I told whomever I passed that the stairway was all clear. Some of them began to head toward it. I turned right down one hallway, which opened up into another long hallway on the right. At the end of the hallway, there were large see-through glass doors that were the threshold to more office space. Three women stood huddled on the other side of the doors. They were just standing there, together, still. Maybe they didn’t know?

I ran down the hallway leading toward the glass doors. I banged on the glass. They hit the Open button, and before I could open my mouth to tell them anything, one of them stepped aside, revealing a fourth woman sitting in a motorized wheelchair.

She wasn’t a very big person. She was quite small, in fact. “Is she OK?” I asked. They didn’t answer but instead solemnly looked down at their friend in the wheelchair.

The woman in the wheelchair stared straight ahead at no one in particular. I looked at her straight in the face.

“Do you need help?”

“Yes,” she said. No hesitation.

It was strange to me. Here were these women standing together. There were no men. It appeared as though everyone had already cleared out of the office. And when I asked her “Do you need help?” I sincerely meant it. It was as if maybe she was waiting for somebody, some formal procedure or the firemen. So when I asked her this question, I didn’t have a specific plan of action in mind about how I would help her or what help I could
offer. It was more of a general question that could’ve elicited a number of responses.

But she said one word: “Yes.”

The woman was calm. Her face showed noticeable concern, but she was in control. Her diminutive frame belied a definite strength she communicated through her clear and serious blue eyes. This was not a person who perceived herself as helpless in the world. Though I would later learn that her hands were clenched from rheumatoid arthritis since the age of three and her build was ever so slight, she projected a presence that indicated more ability than disability.

I wondered how long she might have been waiting there.

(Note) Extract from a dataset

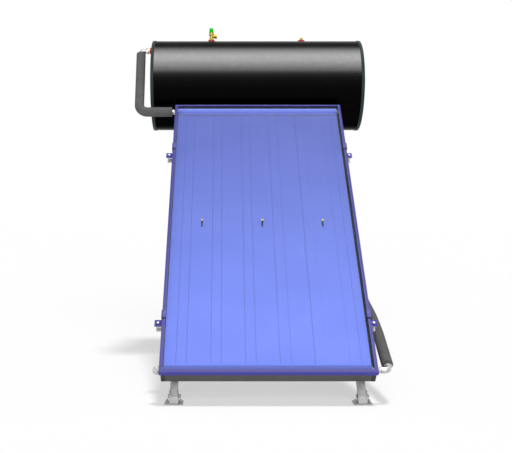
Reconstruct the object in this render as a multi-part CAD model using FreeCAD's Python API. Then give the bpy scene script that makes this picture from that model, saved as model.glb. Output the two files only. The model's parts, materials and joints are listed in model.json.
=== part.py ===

The three women held her personal belongings. I sensed they were her friends.

An evacuation chair lay flat on the floor next to her. It looked like a folded beach chair attached to a lightweight hand truck with wheels and sliders on the bottom. It was all folded up with Velcro straps.

Keep moving
, my inner voice told me. A thousand thoughts flooded my brain. My mind was racing. She needed help. What was the next move? Whatever it was, the voice in my head was unequivocal:
Move!

I tried to open the evac chair. I fiddled with the straps, but the straps weren’t what kept the chair from opening. In my head I was screaming:
How do you open this fucking thing!
Finally, I saw this little lever on the bottom. I hit the lever. The chair opened. The Velcro straps were there for the purpose of strapping the person in the wheelchair, not strapping the wheelchair together. Now I know.

We placed the woman in the evac chair. She repeatedly expressed concern about leaving her motorized wheelchair behind. They’re very costly. John went to get it.